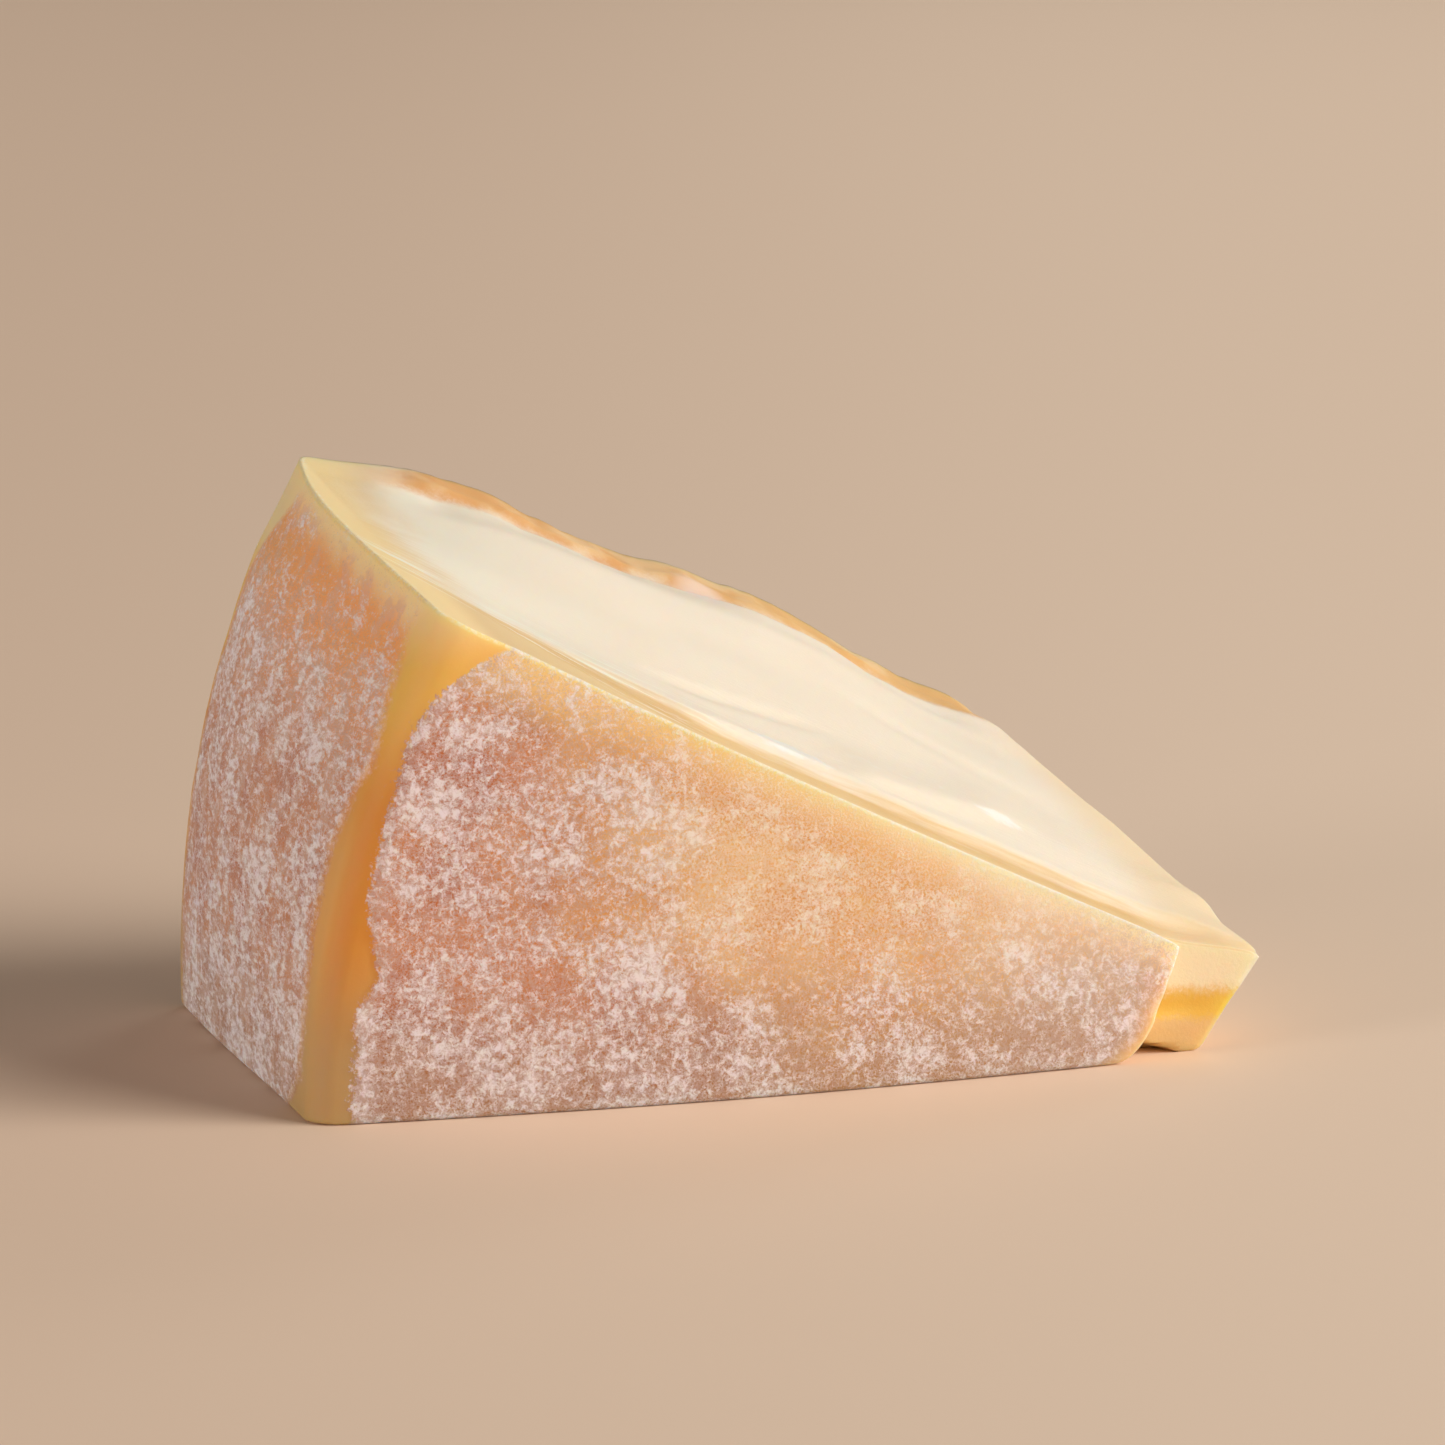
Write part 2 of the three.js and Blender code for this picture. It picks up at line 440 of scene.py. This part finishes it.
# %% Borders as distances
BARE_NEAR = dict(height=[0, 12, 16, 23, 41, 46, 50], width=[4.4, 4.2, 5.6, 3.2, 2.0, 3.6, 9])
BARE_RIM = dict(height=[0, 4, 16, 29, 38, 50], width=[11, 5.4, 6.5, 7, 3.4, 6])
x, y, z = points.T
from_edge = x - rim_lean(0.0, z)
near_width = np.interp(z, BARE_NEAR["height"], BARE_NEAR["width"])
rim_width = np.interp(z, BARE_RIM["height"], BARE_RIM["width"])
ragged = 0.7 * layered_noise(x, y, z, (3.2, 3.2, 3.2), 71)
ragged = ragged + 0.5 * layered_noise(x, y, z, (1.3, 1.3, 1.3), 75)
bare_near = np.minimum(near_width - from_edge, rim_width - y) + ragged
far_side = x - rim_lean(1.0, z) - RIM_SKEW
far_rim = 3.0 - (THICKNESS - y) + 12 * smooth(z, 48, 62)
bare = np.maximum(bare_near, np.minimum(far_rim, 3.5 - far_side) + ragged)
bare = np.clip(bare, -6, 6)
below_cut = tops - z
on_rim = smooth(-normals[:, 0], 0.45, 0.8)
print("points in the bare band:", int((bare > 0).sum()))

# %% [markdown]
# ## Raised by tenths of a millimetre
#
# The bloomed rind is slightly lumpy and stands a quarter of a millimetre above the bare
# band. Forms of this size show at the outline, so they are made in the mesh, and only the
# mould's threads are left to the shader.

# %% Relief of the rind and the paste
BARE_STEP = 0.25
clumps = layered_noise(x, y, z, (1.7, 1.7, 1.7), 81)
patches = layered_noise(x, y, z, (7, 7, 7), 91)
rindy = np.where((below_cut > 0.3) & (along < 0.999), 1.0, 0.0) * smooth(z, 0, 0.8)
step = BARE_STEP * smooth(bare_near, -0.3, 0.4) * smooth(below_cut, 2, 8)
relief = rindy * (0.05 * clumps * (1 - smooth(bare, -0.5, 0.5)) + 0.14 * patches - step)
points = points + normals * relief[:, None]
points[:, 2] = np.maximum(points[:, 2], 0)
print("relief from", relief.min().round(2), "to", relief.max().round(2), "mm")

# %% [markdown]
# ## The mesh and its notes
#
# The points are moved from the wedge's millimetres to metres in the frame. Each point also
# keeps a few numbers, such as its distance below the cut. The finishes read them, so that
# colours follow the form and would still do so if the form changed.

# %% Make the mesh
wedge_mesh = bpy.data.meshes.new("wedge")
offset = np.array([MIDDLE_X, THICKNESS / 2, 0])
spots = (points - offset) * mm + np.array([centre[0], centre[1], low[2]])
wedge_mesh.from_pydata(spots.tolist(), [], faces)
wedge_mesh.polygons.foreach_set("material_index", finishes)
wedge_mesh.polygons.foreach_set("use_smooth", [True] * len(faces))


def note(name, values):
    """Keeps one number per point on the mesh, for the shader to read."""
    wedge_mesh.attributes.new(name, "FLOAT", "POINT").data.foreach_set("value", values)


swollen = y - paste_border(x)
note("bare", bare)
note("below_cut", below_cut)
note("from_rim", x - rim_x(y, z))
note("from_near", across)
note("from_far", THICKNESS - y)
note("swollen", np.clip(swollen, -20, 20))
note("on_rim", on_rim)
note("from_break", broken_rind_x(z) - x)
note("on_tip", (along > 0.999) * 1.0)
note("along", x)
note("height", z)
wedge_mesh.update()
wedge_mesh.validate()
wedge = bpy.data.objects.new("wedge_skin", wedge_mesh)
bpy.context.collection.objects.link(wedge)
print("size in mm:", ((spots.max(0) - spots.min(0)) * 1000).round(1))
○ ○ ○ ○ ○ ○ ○
▶ [Stated exercise]:
Your answer should be exactly the lines of the data above, from the first through the line containing "# mould's threads are left to the shader.".

▶ [Task solution]:
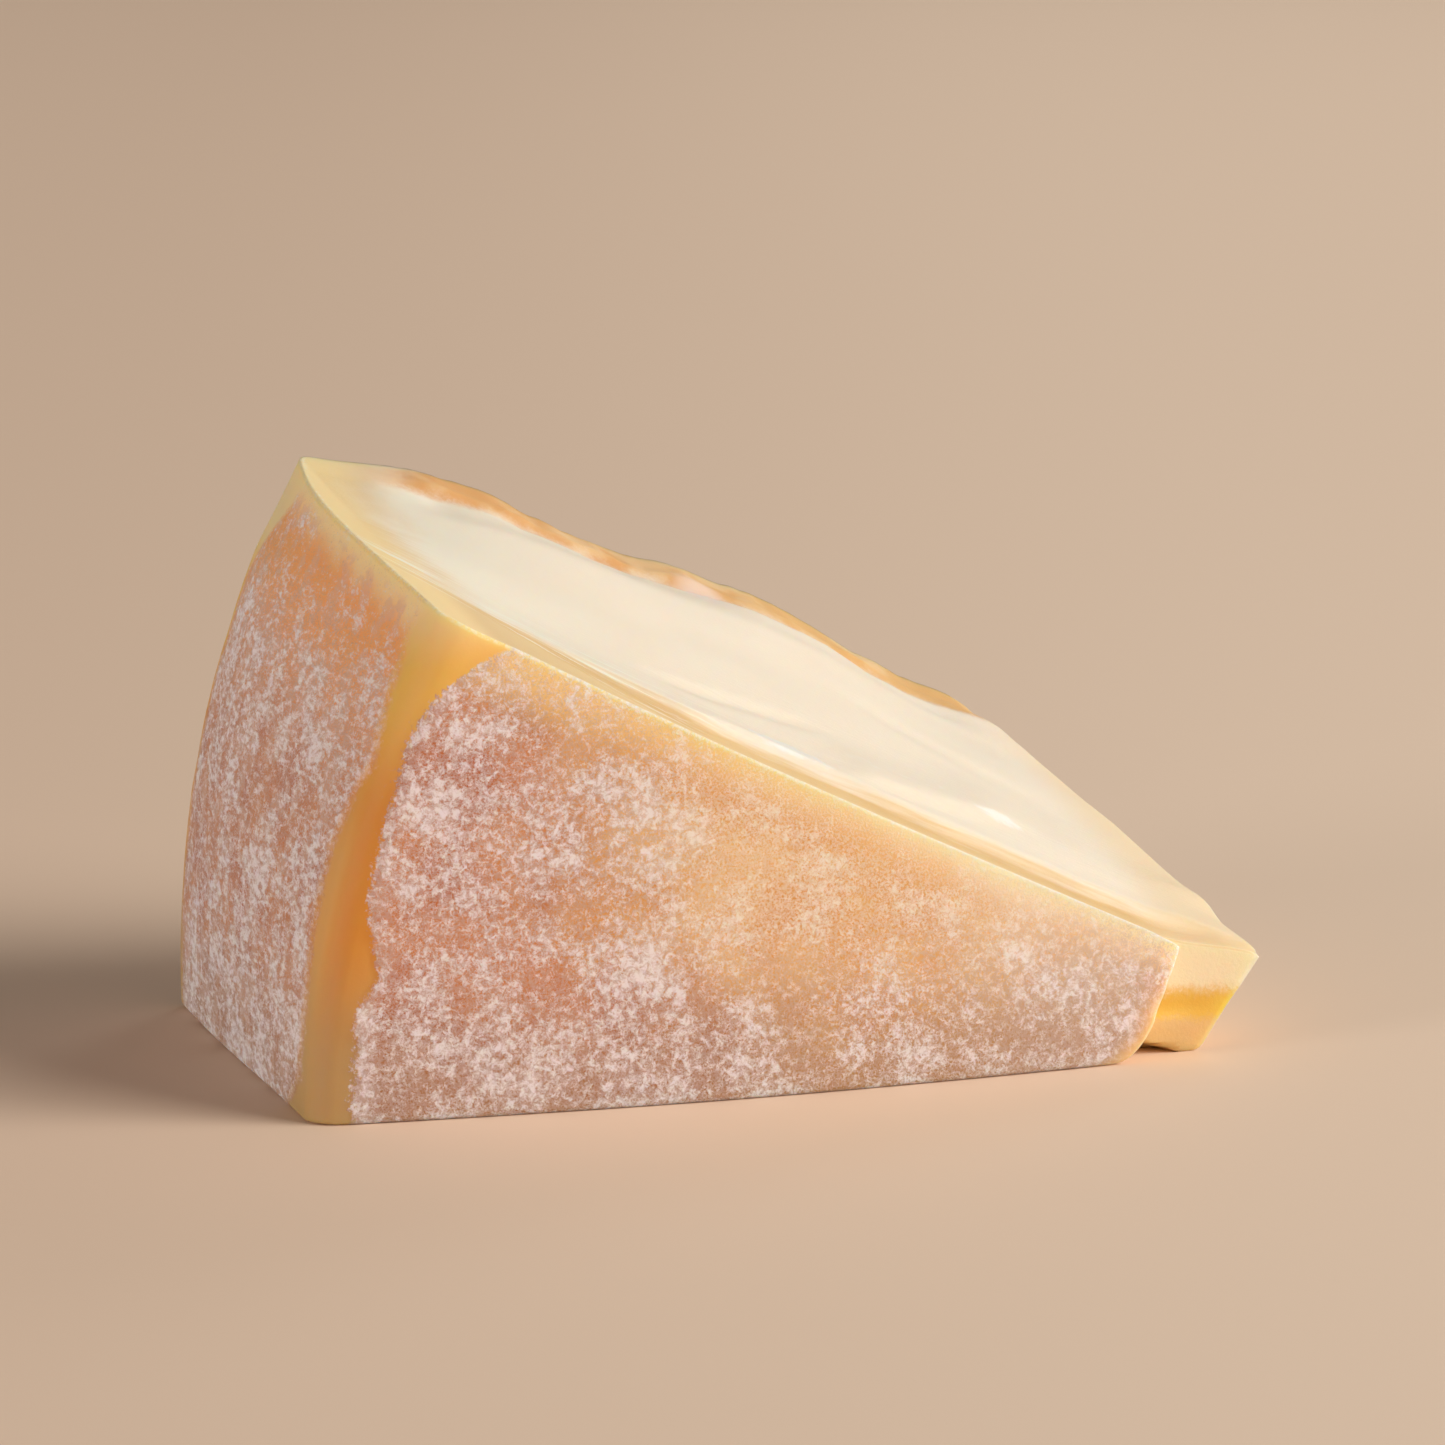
Write part 2 of the three.js and Blender code for this picture. It picks up at line 440 of scene.py. This part finishes it.
# %% Borders as distances
BARE_NEAR = dict(height=[0, 12, 16, 23, 41, 46, 50], width=[4.4, 4.2, 5.6, 3.2, 2.0, 3.6, 9])
BARE_RIM = dict(height=[0, 4, 16, 29, 38, 50], width=[11, 5.4, 6.5, 7, 3.4, 6])
x, y, z = points.T
from_edge = x - rim_lean(0.0, z)
near_width = np.interp(z, BARE_NEAR["height"], BARE_NEAR["width"])
rim_width = np.interp(z, BARE_RIM["height"], BARE_RIM["width"])
ragged = 0.7 * layered_noise(x, y, z, (3.2, 3.2, 3.2), 71)
ragged = ragged + 0.5 * layered_noise(x, y, z, (1.3, 1.3, 1.3), 75)
bare_near = np.minimum(near_width - from_edge, rim_width - y) + ragged
far_side = x - rim_lean(1.0, z) - RIM_SKEW
far_rim = 3.0 - (THICKNESS - y) + 12 * smooth(z, 48, 62)
bare = np.maximum(bare_near, np.minimum(far_rim, 3.5 - far_side) + ragged)
bare = np.clip(bare, -6, 6)
below_cut = tops - z
on_rim = smooth(-normals[:, 0], 0.45, 0.8)
print("points in the bare band:", int((bare > 0).sum()))

# %% [markdown]
# ## Raised by tenths of a millimetre
#
# The bloomed rind is slightly lumpy and stands a quarter of a millimetre above the bare
# band. Forms of this size show at the outline, so they are made in the mesh, and only the
# mould's threads are left to the shader.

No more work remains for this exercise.